Novelas largas
Viernes 18 de setiembre de 2015
Elvio Gandolfo compiló en La mujer de mi vida (Letra Sudaca) las columnas que escribió en la revista homónima y pueden leerse como una autobiografía del lector. Brillante, ocurrente, profundo, Gandolfo trata a la literatura con astucia y sin reverencia. Y deja preguntas que exigen respuestas. Publicamos aquí el artículo de abril de 2007.
Por Elvio Gandolfo.
Hay un momento en que uno odia la computadora: cuando empieza a conectarse con Internet, y la barra azul al pie de la pantalla avanza con una lentitud mortal, milésima de milímetro a milésima de milímetro. Muchas veces eso termina en que el contacto con el sitio elegido se interrumpe con cualquiera de esos carteles medio incomprensibles y superfrustrantes del aparato, que incluyen posibilidades de resolver el trancazo que rara vez funcionan.
Algo parecido me pasa con muchas de las novelas largas que he tratado de leer últimamente. Eso me puso a pensar en un capítulo de ese diario o autobiografía que nunca escribí. El capítulo sobre el tema se titularía: «Libros largos que leí (y otros que no)». Cuando hago la cuenta, la cantidad de libros largos que empecé y no terminé es muy superior en los últimos quince años, digamos.
Primero, los que sí leí y que dejaron su marca. En dos vacaciones sucesivas, cerca del final de la adolescencia, despaché el Ulises de Joyce en una, y Gran Sertón Veredas de Guimaraes Rosa, en la otra. Gran pelotazo en la frente. Después, como el gil de goma que era en ese entonces, tratée escribir un segundo Ulises que iba a empequeñecer el primero. Por suerte me di cuenta a tiempo, tiré más de la mitad del material que llevaba escrito, y me quedó una de mis cortas novelas cortas (o así llamadas nouvelles). Comparativamente, cuando me llegó el momento de leer Sobre héroes y tumbas, bastante larga, me la despaché con la facilidad de quien se come un paquete de galletitas Terrabussi. Y me dejó más o menos la misma marca, en la memoria y el paladar.
Años después, ya iniciado en el fanatismo de Georges Perec, empecé a leer, digamos en abril, La vida, instrucciones de uso. Me tranqué, reempecé, transpiré como un beduino, y
llegué a cincuenta páginas, a sesenta. Me di cuenta de lo que pasaba, al menos esa vez: la novela me exigía que le diera bola, no podía leerla entre otros libros. Birlé buena parte del tiempo playero de un mes de vacaciones, y la devoré, y me partió la cabeza.

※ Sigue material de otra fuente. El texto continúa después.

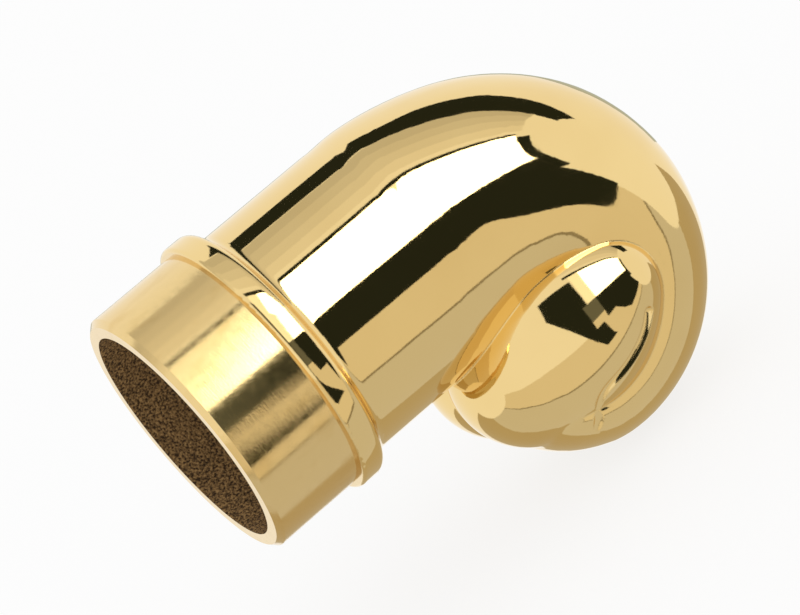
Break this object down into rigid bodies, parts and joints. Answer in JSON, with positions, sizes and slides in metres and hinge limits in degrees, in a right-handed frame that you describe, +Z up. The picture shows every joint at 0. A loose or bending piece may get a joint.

Pero después empezaron los problemas verdaderos. Admiro los mejores textos de David Foster Wallace con la misma unción con que detesto los peores. Pero cuando se trata de La broma infinita, su muy compleja novela de más de 1200 páginas, confieso dos cosas contradictorias: a) estoy seguro de que está entre lo mejor que escribió; b) no pude, y dudo que pueda terminarla alguna vez. A la larga, también veo alejarse la posibilidad de que termine V y El arcoiris de la gravedad de Thomas Pynchon; aunque paradójicamente pienso terminar alguna vez Mason & Dixon. La diferencia es simple: tiene emoción y humor humanos. Las otras dos se enganchan tanto con tramas paranoides y chistes en capas sucesivas que mejor salgo un rato a caminar.
Hay un par de novelas argentinas muy largas en las que seguramente estamos pensando, ustedes y yo, pero no las nombraré. En todo caso sí, cuando las termine.
Mi amigo Felipe, con quien hablamos horas de libros (y a quien le envidio su lectura completa de La broma infinita, en dos o tres noches de cuidar a su madre enferma), sostiene que el momento de las novelas largas ya pasó. Insidioso, yo insisto en que tengo ganas de releer el Ulises. Él me mira con ojos astutos, entrecerrados. No dice una palabra, pero si traduzco el gesto, claramente dice: «Si la terminás, avisame. La época de las novelas largas ya pasó». Y sale a fumar a la vereda del restaurante donde estamos hablando, como dispone la legislación vigente sobre ese otro vicio.